Por Óscar Schiappa-Pietra
Un estudio del BID e IFES estima que la desconfianza de los empresarios, resultante de la dificultad para resolver controversias por medios judiciales o alterjudiciales, le cuesta al Perú entre US$ 65 millones y US$ 200 millones al año. A ello hay que agregar otros costos traducidos en vidas humanas, daños a la salud y a la propiedad, y pérdida de bienestar. Es decir, nuestra falta de capacidad para resolver conflictos nos priva de miles de aulas escolares, postas médicas y nuevos puestos de trabajo, empobrece la calidad de vida de todos, y desincentiva la realización de nuevas inversiones.
Existen diversos factores que explican esta situación. Destaca la falta de un sistema de justicia eficiente, equitativo y probo, a través del cual el Estado cumpla una de sus funciones básicas, que es la de proveer el servicio de resolver conflictos aplicando la ley a través de los jueces y las autoridades administrativas. A ello se agregan las asimetrías socioeconómicas y otras materias históricamente arrastradas, cuyos efectos son acentuados por la corrupción y el abuso. Estando el Estado capturado por intereses particulares, éste resulta incapaz de ser mediador imparcial en la cotidiana pugna de intereses contrapuestos. La ausencia de partidos políticos solventes que puedan actuar como vehículos de representación y de mediación social, es también otro elemento contribuyente. Estos factores hacen que tengamos en el Perú una cultura de conflicto polarizante, es decir, que en contraste con sociedades de otros países, incluso de algunos vecinos, exhibamos evidente inhabilidad para procesar constructiva y amigablemente las controversias.
No es sorprendente por ello que se registre un aumento en el número de conflictos sociales y que se intensifiquen sus componentes de violencia, pues carecemos de mecanismos, conductas e incentivos para resolverlos pacíficamente.
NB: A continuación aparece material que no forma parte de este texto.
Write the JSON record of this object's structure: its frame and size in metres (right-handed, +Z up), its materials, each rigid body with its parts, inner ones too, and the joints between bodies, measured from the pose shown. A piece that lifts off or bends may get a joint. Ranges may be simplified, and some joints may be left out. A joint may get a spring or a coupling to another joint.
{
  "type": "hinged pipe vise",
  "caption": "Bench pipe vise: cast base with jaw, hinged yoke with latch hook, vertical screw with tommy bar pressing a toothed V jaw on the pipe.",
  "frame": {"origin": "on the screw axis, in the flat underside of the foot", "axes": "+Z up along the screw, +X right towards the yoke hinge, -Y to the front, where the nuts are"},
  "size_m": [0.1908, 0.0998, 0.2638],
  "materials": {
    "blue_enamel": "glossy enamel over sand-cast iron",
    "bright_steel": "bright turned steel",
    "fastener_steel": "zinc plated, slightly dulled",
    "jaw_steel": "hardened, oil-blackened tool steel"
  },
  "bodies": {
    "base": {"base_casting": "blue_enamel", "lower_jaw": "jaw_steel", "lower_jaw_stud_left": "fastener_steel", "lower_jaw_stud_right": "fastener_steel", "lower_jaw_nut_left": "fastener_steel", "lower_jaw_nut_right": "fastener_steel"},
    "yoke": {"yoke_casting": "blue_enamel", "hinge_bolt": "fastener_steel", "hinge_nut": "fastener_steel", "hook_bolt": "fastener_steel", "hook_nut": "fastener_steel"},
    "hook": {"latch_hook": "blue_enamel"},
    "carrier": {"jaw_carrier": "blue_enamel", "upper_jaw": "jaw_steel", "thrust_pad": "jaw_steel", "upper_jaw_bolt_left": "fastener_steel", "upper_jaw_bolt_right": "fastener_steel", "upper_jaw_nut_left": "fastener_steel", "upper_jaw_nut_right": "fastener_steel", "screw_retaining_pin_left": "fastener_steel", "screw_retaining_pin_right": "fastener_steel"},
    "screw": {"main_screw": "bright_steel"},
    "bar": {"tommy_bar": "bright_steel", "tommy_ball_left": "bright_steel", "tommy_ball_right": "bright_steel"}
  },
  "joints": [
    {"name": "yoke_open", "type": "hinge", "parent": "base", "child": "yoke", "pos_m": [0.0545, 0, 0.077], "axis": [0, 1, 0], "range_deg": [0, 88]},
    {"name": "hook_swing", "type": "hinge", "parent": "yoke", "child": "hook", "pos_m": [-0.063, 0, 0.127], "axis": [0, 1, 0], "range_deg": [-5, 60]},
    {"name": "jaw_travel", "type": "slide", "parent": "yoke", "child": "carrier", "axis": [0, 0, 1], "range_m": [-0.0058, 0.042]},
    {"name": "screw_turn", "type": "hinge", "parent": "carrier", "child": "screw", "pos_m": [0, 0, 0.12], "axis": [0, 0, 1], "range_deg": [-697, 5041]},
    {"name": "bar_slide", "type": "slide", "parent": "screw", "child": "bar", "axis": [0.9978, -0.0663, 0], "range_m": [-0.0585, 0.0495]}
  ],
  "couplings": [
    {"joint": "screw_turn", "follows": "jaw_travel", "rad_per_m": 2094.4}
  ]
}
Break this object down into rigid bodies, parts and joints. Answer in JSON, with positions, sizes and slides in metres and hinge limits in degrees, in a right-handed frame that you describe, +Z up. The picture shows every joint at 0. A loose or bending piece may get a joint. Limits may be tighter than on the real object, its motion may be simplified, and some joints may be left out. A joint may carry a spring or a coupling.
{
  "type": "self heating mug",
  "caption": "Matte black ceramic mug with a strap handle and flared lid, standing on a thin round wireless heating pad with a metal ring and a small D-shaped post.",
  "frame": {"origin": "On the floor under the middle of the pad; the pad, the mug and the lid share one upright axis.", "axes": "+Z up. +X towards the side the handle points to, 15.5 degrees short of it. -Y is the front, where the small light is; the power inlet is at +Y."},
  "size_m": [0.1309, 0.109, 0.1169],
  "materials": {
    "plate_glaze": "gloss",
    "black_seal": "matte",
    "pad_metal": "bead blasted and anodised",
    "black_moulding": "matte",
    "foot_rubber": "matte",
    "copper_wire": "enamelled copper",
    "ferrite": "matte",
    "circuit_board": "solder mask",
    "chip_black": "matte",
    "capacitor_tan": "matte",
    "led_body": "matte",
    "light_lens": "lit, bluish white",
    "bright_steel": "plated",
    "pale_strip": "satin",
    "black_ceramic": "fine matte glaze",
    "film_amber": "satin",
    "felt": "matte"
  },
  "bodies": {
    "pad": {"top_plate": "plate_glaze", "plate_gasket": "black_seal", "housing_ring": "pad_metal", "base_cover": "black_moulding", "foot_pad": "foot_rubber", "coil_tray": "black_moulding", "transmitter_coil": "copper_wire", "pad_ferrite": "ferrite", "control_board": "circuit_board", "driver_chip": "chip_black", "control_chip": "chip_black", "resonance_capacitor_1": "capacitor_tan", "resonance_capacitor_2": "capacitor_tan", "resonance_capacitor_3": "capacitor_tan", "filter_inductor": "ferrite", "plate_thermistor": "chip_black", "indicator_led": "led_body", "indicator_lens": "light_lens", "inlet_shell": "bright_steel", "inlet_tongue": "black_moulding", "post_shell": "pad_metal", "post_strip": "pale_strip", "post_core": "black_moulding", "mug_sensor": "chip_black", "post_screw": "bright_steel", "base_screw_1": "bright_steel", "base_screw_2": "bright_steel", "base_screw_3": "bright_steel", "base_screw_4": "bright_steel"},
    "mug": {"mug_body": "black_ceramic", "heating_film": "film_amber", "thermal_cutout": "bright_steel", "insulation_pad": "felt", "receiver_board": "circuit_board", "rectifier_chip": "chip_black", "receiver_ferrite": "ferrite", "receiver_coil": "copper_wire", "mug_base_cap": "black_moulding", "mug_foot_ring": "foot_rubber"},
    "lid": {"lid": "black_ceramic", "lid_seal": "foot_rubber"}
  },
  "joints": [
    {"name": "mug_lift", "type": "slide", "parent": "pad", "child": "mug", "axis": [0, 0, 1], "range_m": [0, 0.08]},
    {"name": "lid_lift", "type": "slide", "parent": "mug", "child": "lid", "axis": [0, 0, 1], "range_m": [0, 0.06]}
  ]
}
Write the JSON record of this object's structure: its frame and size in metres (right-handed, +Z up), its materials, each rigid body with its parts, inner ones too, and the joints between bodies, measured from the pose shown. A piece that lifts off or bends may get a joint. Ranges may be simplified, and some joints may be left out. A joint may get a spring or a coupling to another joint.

El proceso de descentralización, con todas sus potenciales bondades, ha multiplicado en el corto plazo la cantidad de actores y escenarios de conflictividad. Esto se intensifica con la disponibilidad de recursos presupuestales asignados a través del canon, pues, como lo demuestra la experiencia internacional y la literatura especializada, las expectativas de lucro vinculadas con la abundancia de recursos naturales constituye un poderoso incentivo para la conflictividad.
A diferencia de los desastres naturales, los conflictos sociales y políticos son previsibles y sus impactos pueden ser transformados para crear consecuencias constructivas, pero para ello tenemos que generar capacidades de gestión. En una democracia robusta, los conflictos no se ocultan ni se reprimen, sino que se exponen y resuelven mediante la identificación y atención de los intereses particulares, los compartidos y los de toda la sociedad. Nuestra cultura de conflicto polarizante debe ser transformada radicalmente. Para lograrlo, requerimos de una eficaz reforma de los mecanismos de administración de justicia, orientada particularmente a transformar la deplorable situación del Poder Judicial, la Fiscalía y la Policía Nacional. En lo que toca a ésta, debe promoverse el equipamiento y el entrenamiento para abordar las situaciones de conflictos violentos con medios no letales, pues la carencia de estos recursos apareja consecuencias devastadoras, como lo testimonia la matanza de Bagua.
De modo más general, necesitamos de una administración pública que venza su precariedad para convertirse en eficaz mediadora ante las naturales tensiones sociales. Debiera también impulsarse la creación de mecanismos de mediación, conciliación y arbitraje a nivel de los gobiernos municipales. En lo que toca a los conflictos sociales de mayor complejidad y envergadura, el Estado tiene que especializar su capacidad para gestionarlos. Y la Defensoría del Pueblo debe ser fortalecida en su valiosa labor de prevención de conflictos y afirmación de los derechos ciudadanos. Debemos, pues, aspirar a contar con un Estado que resuelva los conflictos en vez de alimentarlos.